Around the time that Bellevue's old bricks were first laid one upon another, the Enlightenment struck the human enterprise and scattered its flocks. I like the thought that science now finds its complement in art. I like the thought that the human being, dissected on Enlightenment's table, is recompacting, reforming, finding its way back to wholeness. Poetry heals reason's wounds.

So near to paradise

A month since my last post. Too busy, and too cold, to do more than agree with Robert Frost's “A Winter Eden.” Winter hours are short. Keep warm, my friends.

A winter garden in an alder swamp,
Where conies now come out to sun and romp,
As near a paradise as it can be
And not melt snow or start a dormant tree.
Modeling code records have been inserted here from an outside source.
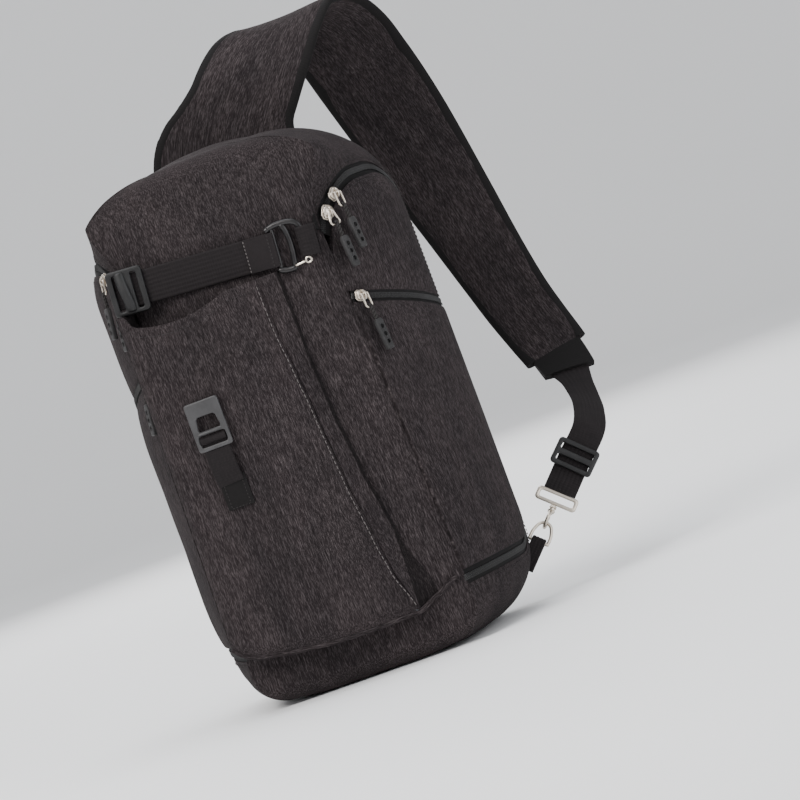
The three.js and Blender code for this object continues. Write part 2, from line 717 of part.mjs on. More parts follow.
const keeperY = pocketY(keeperX, keeperZ) - sewGap;
const keeperTilt = Math.atan2(
  pocketY(keeperX, keeperZ + 30) - pocketY(keeperX, keeperZ - 30),
  60,
);
const keeperBase = group(keeperX, keeperY, keeperZ);
keeperBase.rotation.x = -keeperTilt;
const windowHeight = 9;
const plateShape = roundedRect(keeperWidth, keeperLength, 2);
plateShape.holes.push(moved(roundedRect(keeperWidth - 8, windowHeight, 2), 0, 1));
plateShape.holes.push(moved(roundedRect(keeperWebbing + 1, 4, 1), 0, -keeperLength / 2 + barWidth + 3));
const keeperSeat = webbingThickness + 2.2;
add("keeper_plate", prismY(plateShape, -keeperSeat - keeperThickness, -keeperSeat, 4), plastic, keeperBase);
const keeperTop = -keeperLength / 2 + 14;
add(
  "keeper_webbing",
  block(
    -keeperWebbing / 2,
    keeperWebbing / 2,
    -webbingThickness - 1,
    -1,
    keeperTop - keeperTabLength,
    keeperTop,
  ),
  webbing,
  keeperBase,
);

// ---- shoulder strap ----

const v3 = (x, y, z) => new THREE.Vector3(x, y, z);
const yokeY = yBack + sewGap + strapThickness / 2 + 1.5;
const ringZ = doorBottom;
const ringCentre = v3(section(ringZ).wide + ringOutside, yBack - 4, ringZ);
const hookAxis = v3(0.6, 0.45, 0.66).normalize(); // the way the webbing leaves the corner
const snapStep = ringRadius + snapRadius - ringWire - snapWire - 0.5;
const snapCentre = ringCentre.clone().addScaledVector(hookAxis, snapStep);
const eyeZ = snapRadius + 5.6 + sewGap;
const eyeHeight = 11;
const strapEnd = snapCentre.clone().addScaledVector(hookAxis, eyeZ + eyeHeight + sewGap);
const beforeEnd = (distance) => strapEnd.clone().addScaledVector(hookAxis, distance);
const strapPath = new THREE.CatmullRomCurve3([
  v3(0, yokeY, bagHeight - 34),
  v3(2, yokeY, bagHeight - 10),
  v3(13, yokeY + 2, bagHeight + 14),
  v3(33, yokeY + 8, bagHeight + 42),
  v3(56, yokeY + 25, bagHeight + 68),
  v3(76, yokeY + 56, bagHeight + 82),
  v3(93, yokeY + 90, bagHeight + 66),
  v3(108, yokeY + 120, bagHeight + 6),
  v3(128, yokeY + 140, bagHeight - 92),
  v3(150, yokeY + 138, bagHeight - 184),
  v3(176, yokeY + 106, bagHeight - 252),
  beforeEnd(60),
  beforeEnd(40),
  beforeEnd(20),
  strapEnd,
]);
// Across the strap: level with the back at the yoke, then turning until it fits the eye at the corner.
function strapSide(t) {
  const tangent = strapPath.getTangentAt(t);
  const flatToBack = v3(tangent.z, 0, -tangent.x).normalize();
  return flatToBack.lerp(v3(1, 0, 0), share(t, 0.06, 0.2)).lerp(v3(0.74, 0, -0.67), share(t, 0.6, 0.95));
}
const yokeWidth = (t) => lerp(yokeWidthBase, strapWidth, share(t, 0.03, 0.11));
const padWidth = (t) => lerp(strapWidth, lowerWebbing + 16, share(t, yokeEnd, padEnd));
const between = sewGap / 600;
add(
  "shoulder_yoke",
  band(strapPath, 0, yokeEnd, 16, yokeWidth, strapThickness, strapSide, 2),
  cloth,
);
add(
  "shoulder_pad",
  band(strapPath, yokeEnd + between, padEnd, 14, padWidth, strapThickness, strapSide, 2),
  cloth,
);
const lower = (t) => lerp(lowerWebbing, webbingWidth, share(t, padEnd, padEnd + 0.06));
add(
  "lower_webbing",
  band(strapPath, padEnd + between, 1, 12, lower, webbingThickness, strapSide),
  webbing,
);

// Three-bar slide on the lower webbing: it stands on the webbing's outer face
const slideAt = 1 - 30 / strapPath.getLength();
const slideTangent = strapPath.getTangentAt(slideAt);
const slideWide = strapSide(slideAt).projectOnPlane(slideTangent).normalize();
const slideOut = new THREE.Vector3().crossVectors(slideTangent, slideWide);
const slide = group(0, 0, 0);
const slideLift = webbingThickness / 2 + sewGap + 0.6;
slide.position.copy(strapPath.getPointAt(slideAt)).addScaledVector(slideOut, slideLift);
slide.quaternion.setFromRotationMatrix(new THREE.Matrix4().makeBasis(slideTangent, slideWide, slideOut));
const slideShape = frameShape(22, railSpan, [[-4.8, 4.6], [4.8, 4.6]]);
const slideBody = new THREE.ExtrudeGeometry(slideShape, { depth: 2.6, bevelEnabled: false, curveSegments: 4 });
add("strap_slide", slideBody, plastic, slide);

// Snap hook: a swivel eye for the webbing, a round hook, and a sprung gate. Its own +Z runs along the strap.
const snap = group(snapCentre.x, snapCentre.y, snapCentre.z);
const snapX = v3(0, 1, 0).projectOnPlane(hookAxis).normalize();
const snapY = new THREE.Vector3().crossVectors(hookAxis, snapX);
snap.quaternion.setFromRotationMatrix(new THREE.Matrix4().makeBasis(snapX, snapY, hookAxis));
const rad = THREE.MathUtils.degToRad;

// An arc in the snap hook's XZ plane, angles measured from +X towards +Z.
function arc(radius, from, to, steps = 10) {
  const points = Array.from({ length: steps + 1 }, (_, i) => {
    const turn = rad(from + ((to - from) * i) / steps);
    return v3(radius * Math.cos(turn), 0, radius * Math.sin(turn));
  });
  return new THREE.CatmullRomCurve3(points);
}
const gateFrom = 60 - snapGap;
const snapArc = wire(arc(snapRadius, 60, 360 + gateFrom, 14), snapWire, 20, 8);
const collar = new THREE.CylinderGeometry(2.6, 3, 6, 12).rotateX(Math.PI / 2);
add("snap_hook", join(snapArc, collar.translate(0, 0, snapRadius + 2.6)), nickel, snap);
const gatePivot = v3(snapRadius * Math.cos(rad(60)), 0, snapRadius * Math.sin(rad(60)));
const gateTip = v3(snapRadius * Math.cos(rad(gateFrom)), 0, snapRadius * Math.sin(rad(gateFrom)));
const gateLine = gateTip.clone().sub(gatePivot).normalize();
const gateClear = snapWire + sewGap + 0.2;
const gateCurve = new THREE.LineCurve3(
  gatePivot.clone().addScaledVector(gateLine, gateClear),
  gateTip.clone().addScaledVector(gateLine, -gateClear),
);
add("hook_gate", wire(gateCurve, gateWire, 1, 8), nickel, snap);
const eyeOutline = roundedRect(webbingWidth + 8, eyeHeight, 3);
eyeOutline.holes.push(moved(roundedRect(webbingWidth + 2, 5.4, 1.5), 0, 0));
const eye = prismY(eyeOutline, -1.3, 1.3, 4).rotateZ(Math.PI / 2).translate(0, 0, eyeZ + eyeHeight / 2);
add("swivel_eye", eye, nickel, snap);

// D ring at the lower right corner, in a sewn tab. Its own X runs along its bar and Y along the strap.
const ringTurn = group(ringCentre.x, ringCentre.y, ringCentre.z);
ringTurn.quaternion.setFromRotationMatrix(new THREE.Matrix4().makeBasis(snapY, hookAxis, snapX));
const half = ringBar / 2;
const archCurve = new THREE.CatmullRomCurve3([
  v3(-half, -ringRadius, 0),
  v3(-half, -ringRadius / 2, 0),
  v3(-half * 0.93, 0, 0),
  v3(-half * 0.6, ringRadius * 0.75, 0),
  v3(0, ringRadius, 0),
  v3(half * 0.6, ringRadius * 0.75, 0),
  v3(half * 0.93, 0, 0),
  v3(half, -ringRadius / 2, 0),
  v3(half, -ringRadius, 0),
]);
const bar = new THREE.CapsuleGeometry(ringWire, ringBar, 3, 8).rotateZ(Math.PI / 2);
add("corner_ring", join(wire(archCurve, ringWire, 22), bar.translate(0, -ringRadius, 0)), nickel, ringTurn);

// The tab is one webbing round the ring's bar, sewn down on the body. Drawn in the ring's own Y and Z.
const plyGap = 0.4;
const tabRound = (2.1 / 1.3) * ringWire; // the loop clears the bar on its slanted sides too
const tabPinch = (4 / 1.3) * ringWire; // bar to where the two plies meet
const tabReach = 40;
const tabHalf = half - ringWire - 0.6; // between the ring's legs
function tabOutlineRound(inner) {
  const r = tabRound + inner;
  const shape = new THREE.Shape();
  shape.absarc(-ringRadius, 0, r, -Math.PI / 2 + 0.6, Math.PI / 2 - 0.6);
  shape.lineTo(-ringRadius - tabPinch - inner, plyGap / 2 + inner);
  if (inner) shape.lineTo(-ringRadius - tabReach, plyGap / 2 + inner);
  if (inner) shape.lineTo(-ringRadius - tabReach, -plyGap / 2 - inner);
  shape.lineTo(-ringRadius - tabPinch - inner, -plyGap / 2 - inner);
  return shape;
}
ringTurn.updateMatrixWorld(true);
const tabWeb = cut(
  prismX(tabOutlineRound(webbingThickness), -tabHalf, tabHalf, 8),
  prismX(tabOutlineRound(0), -far, far, 8),
).applyMatrix4(ringTurn.matrixWorld);
const bodyClear = bodyForm(-sewGap);
add("corner_tab_right", cut(tabWeb, bodyClear), webbing);

// Spare tab at the lower left corner: folded webbing that stands out of the seam
const spareOut = group(-section(ringZ).wide, yBack - 8, ringZ + 6);
spareOut.rotation.z = 0.35;
spareOut.updateMatrixWorld(true);
const spare = block(-10, 8, -webbingThickness, webbingThickness, -7, 7).applyMatrix4(spareOut.matrixWorld);
add("corner_tab_left", cut(spare, bodyClear), webbing);

export default bag;
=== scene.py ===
import math

import bmesh
import bpy
from mathutils import Matrix, Vector, kdtree, noise


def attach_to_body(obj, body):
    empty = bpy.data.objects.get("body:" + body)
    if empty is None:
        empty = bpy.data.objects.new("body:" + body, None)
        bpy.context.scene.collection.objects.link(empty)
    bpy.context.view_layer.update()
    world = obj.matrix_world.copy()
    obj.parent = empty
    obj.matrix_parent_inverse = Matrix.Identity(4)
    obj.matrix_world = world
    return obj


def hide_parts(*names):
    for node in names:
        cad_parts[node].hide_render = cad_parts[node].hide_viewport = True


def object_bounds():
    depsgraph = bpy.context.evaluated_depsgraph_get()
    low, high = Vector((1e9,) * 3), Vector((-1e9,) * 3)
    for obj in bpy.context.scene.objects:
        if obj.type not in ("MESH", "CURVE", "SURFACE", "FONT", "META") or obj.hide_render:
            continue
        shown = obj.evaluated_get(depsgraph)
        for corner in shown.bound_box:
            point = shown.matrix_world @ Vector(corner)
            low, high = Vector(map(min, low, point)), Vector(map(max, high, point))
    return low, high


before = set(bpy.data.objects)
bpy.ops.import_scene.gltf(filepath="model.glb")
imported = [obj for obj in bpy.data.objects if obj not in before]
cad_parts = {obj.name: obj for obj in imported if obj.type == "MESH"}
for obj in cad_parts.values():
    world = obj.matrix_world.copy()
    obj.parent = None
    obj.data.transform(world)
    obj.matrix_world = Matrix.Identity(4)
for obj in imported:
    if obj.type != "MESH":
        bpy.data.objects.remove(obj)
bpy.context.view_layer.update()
mm = 0.001
sides = (("right", 1), ("left", -1))

# Camera and light.
view = {
    "azimuth": 11, "elevation": 2, "lean": 20.5,  # degrees
    "distance": 3.0, "span": 0.6, "aimRight": 0.0766, "aimUp": 0.006, "aimHeight": 0.2, "filmWidth": 36,
}


def standing(place, x, y, z):  # a place and the directions of its three axes
    return Matrix.Translation(place) @ Matrix((x, y, z)).transposed().to_4x4()


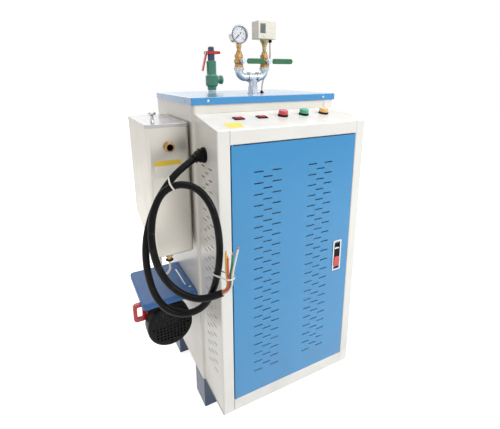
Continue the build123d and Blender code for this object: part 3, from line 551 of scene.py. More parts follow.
@dataclass(frozen=True)
class ClearPane(Finish):
    """Clear cover with faint smears."""

    cover: float = 0.03
    smear_scale: float = 110.0

    def surface(self, recipe: Recipe) -> dict[str, Feed]:
        """Mixes what feeds the shader.

        Args:
            recipe: the material's nodes.

        Returns:
            The shader's inputs by name.
        """
        smears = recipe.noise(self.smear_scale, 5.0).between(0.45, 0.8)
        colour = recipe.blend(smears * 0.3, self.colour, shaded(self.colour, 0.88))
        return {"Base Color": colour, "Roughness": smears * 0.2 + 0.04, "Alpha": smears * 0.05 + self.cover}


@dataclass(frozen=True)
class Sticker(Finish):
    """Printed film, plain, with a coloured band above a given height."""

    band_colour: Colour
    band_from: float = 9.0
    band_edge: float = 0.0004
    wear_scale: float = 95.0
    wear_colour: Colour = written(170, 165, 150)
    skin_scale: float = 500.0
    skin_depth: float = 0.0002

    def surface(self, recipe: Recipe) -> dict[str, Feed]:
        """Mixes what feeds the shader.

        Args:
            recipe: the material's nodes.

        Returns:
            The shader's inputs by name.
        """
        band = recipe.height().between(self.band_from - self.band_edge, self.band_from + self.band_edge)
        wear = recipe.noise(self.wear_scale, 6.0).between(0.55, 0.8)
        colour = recipe.blend(band, self.colour, self.band_colour)
        colour = recipe.blend(wear * 0.2, colour, self.wear_colour)
        return {"Base Color": colour, "Roughness": wear * 0.2 + 0.32,
                "Normal": recipe.relief(recipe.noise(self.skin_scale), 0.08, self.skin_depth)}


class Look(Enum):
    """The finishes of the boiler, named as the record's slots where it has one."""

    HOUSING = "housing_paint"
    FRAME = "frame_paint"
    BLUE = "blue_paint"
    LID = "lid_paint"
    LEGS = "leg_paint"
    SHELF = "shelf_paint"
    MOTOR = "motor_paint"
    PUMP = "steel"
    TANK = "tank_steel"
    ZINC = "zinc_steel"
    CHROME = "chrome"
    BRASS = "brass"
    BRONZE = "bronze"
    # Darker copy of the tank's steel for the tank's lid: painted shade on its top.
    TANK_LID = "tank_lid_steel_painted_shade"
    BEZEL = "bezel_steel"
    VALVE = "valve_green"
    CAP = "blue_enamel"
    RED_ENAMEL = "red_enamel"
    RED = "red_plastic"
    GREEN = "green_plastic"
    AMBER = "amber_plastic"
    BLACK = "black_plastic"
    WHITE = "white_plastic"
    CREAM = "cream_plastic"
    GREY = "grey_plastic"
    GRIP = "grip_green"
    CABLE = "cable_rubber"
    DIAL = "dial_white"
    WINDOW = "window_glass"
    RED_LENS = "red_lens"
    GREEN_LENS = "green_lens"
    AMBER_LENS = "amber_lens"
    TANK_LABEL = "tank_label"
    SLOPE_LABEL = "slope_label"
    TAPE = "tape_white"
    CLEAR = "clear_pane"
    COPPER = "copper"


FINISHES: dict[Look, Finish] = {
    Look.HOUSING: Paint(written(234, 232, 226)),
    Look.FRAME: Paint(written(236, 236, 233), roughness=0.30),
    Look.BLUE: Paint(written(44, 142, 202), roughness=0.30, peel=0.05, dust=0.45, coat=0.30),
    # dust=0.8 greys the lid's top faces: partly dust, partly a painted sheen standing in for the glancing
    # reflection on the top.
    Look.LID: Paint(written(40, 142, 208), roughness=0.20, peel=0.06, dust=0.8, coat=1.0),
    Look.LEGS: Paint(written(32, 66, 104), roughness=0.4, dust=0.5, grime=0.4),
    Look.SHELF: Paint(written(34, 100, 168), roughness=0.42, dust=0.08, coat=0.0),
    Look.MOTOR: CastEnamel(written(58, 62, 68), 0.42, 0.4),
    Look.PUMP: CastEnamel(written(120, 122, 122), 0.45, 0.6),
    Look.TANK: BrushedSteel(written(200, 197, 189), 0.36),
    # The tank lid's steel is darker than the shell's: painted shade standing in for a darker reflection on the
    # top.
    Look.TANK_LID: BrushedSteel(written(178, 176, 178), 0.22),
    Look.BEZEL: BrushedSteel(written(122, 126, 132), 0.24, (1.0, 1.0, 1.0)),
    Look.ZINC: Zinc(written(184, 194, 204)),
    Look.CHROME: BrushedSteel(written(188, 190, 194), 0.18, (1.0, 0.4, 1.0)),
    Look.BRASS: Brass(written(178, 142, 96), 0.30, 0.6),
    Look.BRONZE: Brass(written(172, 156, 112), 0.32, 0.6),
    Look.VALVE: CastEnamel(written(66, 140, 114), 0.34, 0.4),
    Look.CAP: CastEnamel(written(34, 72, 108), 0.3, 0.3),
    Look.RED_ENAMEL: CastEnamel(written(206, 22, 36), 0.3, 0.15),
    Look.RED: Plastic(written(200, 32, 38), 0.22, 0.05, 0.5),
    Look.GREEN: Plastic(written(36, 140, 88), 0.34),
    Look.AMBER: Plastic(written(228, 196, 48), 0.34),
    Look.BLACK: Plastic(written(8, 9, 10), 0.40, 0.18, 0.0, 0.12),
    Look.WHITE: Plastic(written(232, 230, 224), 0.34),
    Look.CREAM: Plastic(written(224, 221, 211), 0.40, 0.2),
    Look.GREY: Plastic(written(214, 196, 194), 0.42),
    Look.GRIP: Plastic(written(12, 104, 58), 0.30, 0.08, 0.1),
    Look.CABLE: Rubber(written(7, 7, 8), 0.36, 0.12),
    Look.DIAL: Plastic(written(222, 229, 236), 0.30, 0.03),
    Look.WINDOW: Plastic(written(92, 98, 100), 0.10, 0.02, 0.8),
    Look.RED_LENS: Lens(written(205, 48, 58)),
    Look.GREEN_LENS: Lens(written(36, 168, 116)),
    Look.AMBER_LENS: Lens(written(238, 186, 108)),
    Look.TANK_LABEL: Sticker(written(236, 236, 230), written(238, 205, 60), 0.898),
    Look.SLOPE_LABEL: Sticker(written(240, 222, 84), written(240, 222, 84)),
    Look.TAPE: Plastic(written(238, 238, 236), 0.6, 0.3),
    Look.CLEAR: ClearPane(WHITE),
    Look.COPPER: Brass(written(206, 128, 84), 0.3, 0.25),
}

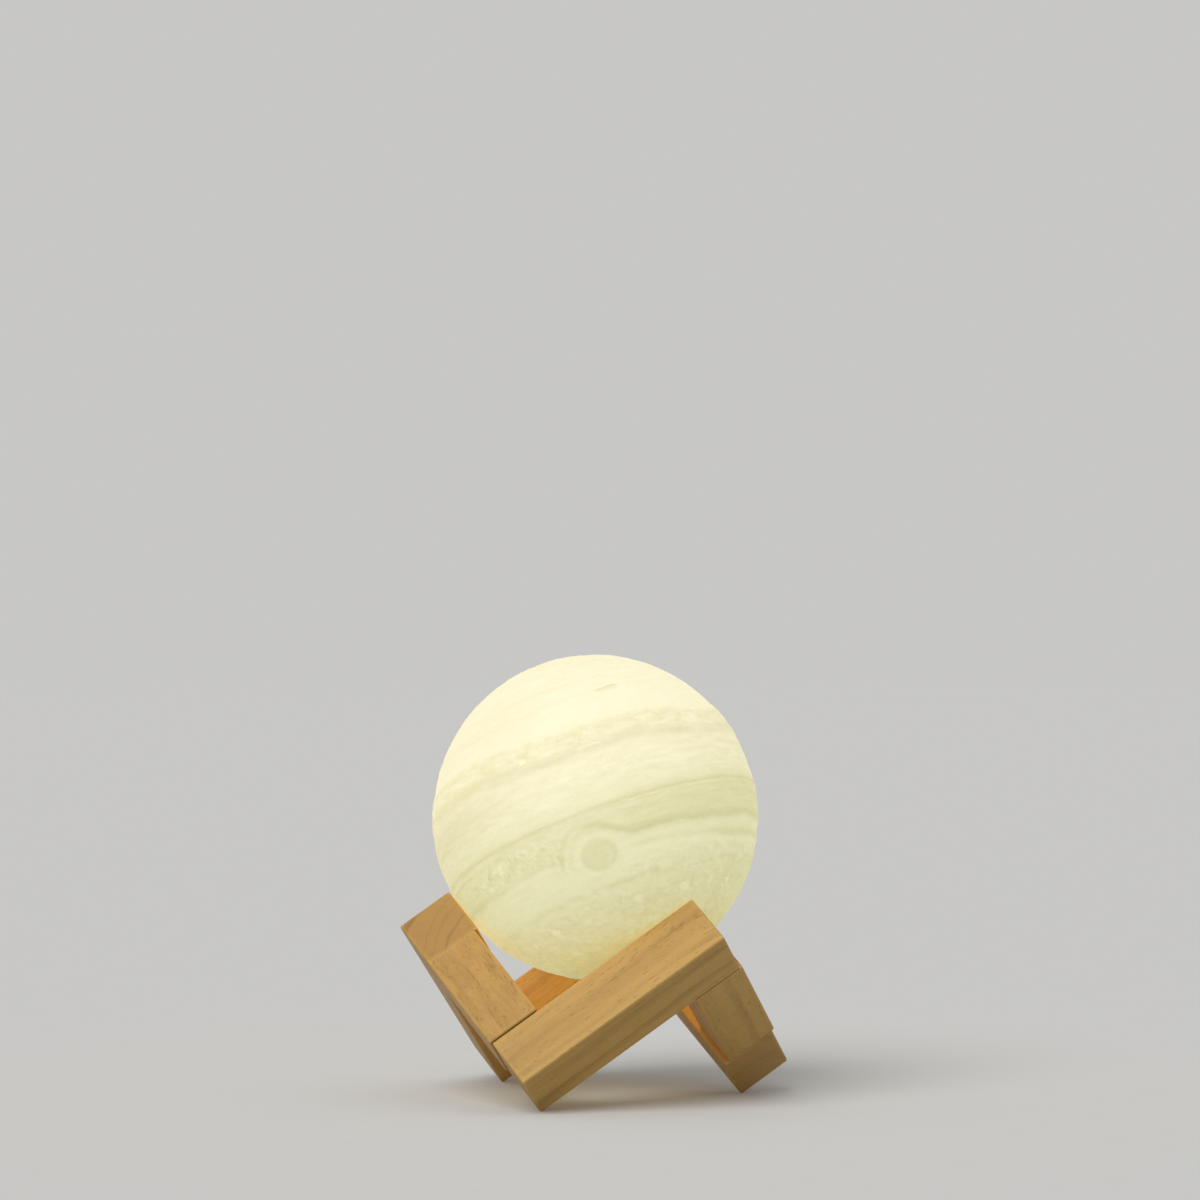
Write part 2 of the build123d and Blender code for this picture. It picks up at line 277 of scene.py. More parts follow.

It lifts existence on a plane of snow
One level higher than the earth below,
One level nearer heaven overhead,
And last year's berries shining scarlet red.

It lifts a gaunt luxuriating beast
Where he can stretch and hold his highest feast
On some wild apple-tree's young tender bark,
What well may prove the year's high girdle mark.
 
So near to paradise all pairing ends:
Here loveless birds now flock as winter friends,
Content with bud-inspecting. They presume
To say which buds are leaf and which are bloom.
 
A feather-hammer gives a double knock.
This Eden day is done at two o'clock.
An hour of winter day might seem too short
To make it worth life's while to wake and sport.

Bonfire night

On a grey afternoon, with high winds coming in off the snow, this from Thomas Hardy's The Return of the Native.

It seemed as if the bonfire-makers were standing in some radiant upper story of the world, detached from and independent of the dark stretches below. The heath down there was now a vast abyss, and no longer a continuation of what they stood on; for their eyes, adapted to the blaze, could see nothing of the deeps beyond its influence. Occasionally, it is true, a more vigorous flare than usual from their faggots sent darting lights like aides-de-camp down the inclines to some distant bush, pool, or patch of white sand, kindling these to replies of the same colour, till all was lost in darkness again... [T]o light a fire is the instinctive and resistant act of man when, at the winter ingress, the curfew is sounded throughout Nature. It indicates a spontaneous, Promethean rebelliousness against that fiat that this recurrent season shall bring foul times, cold darkness, misery and death. Black chaos comes, and the fettered gods of the earth say, Let there be light.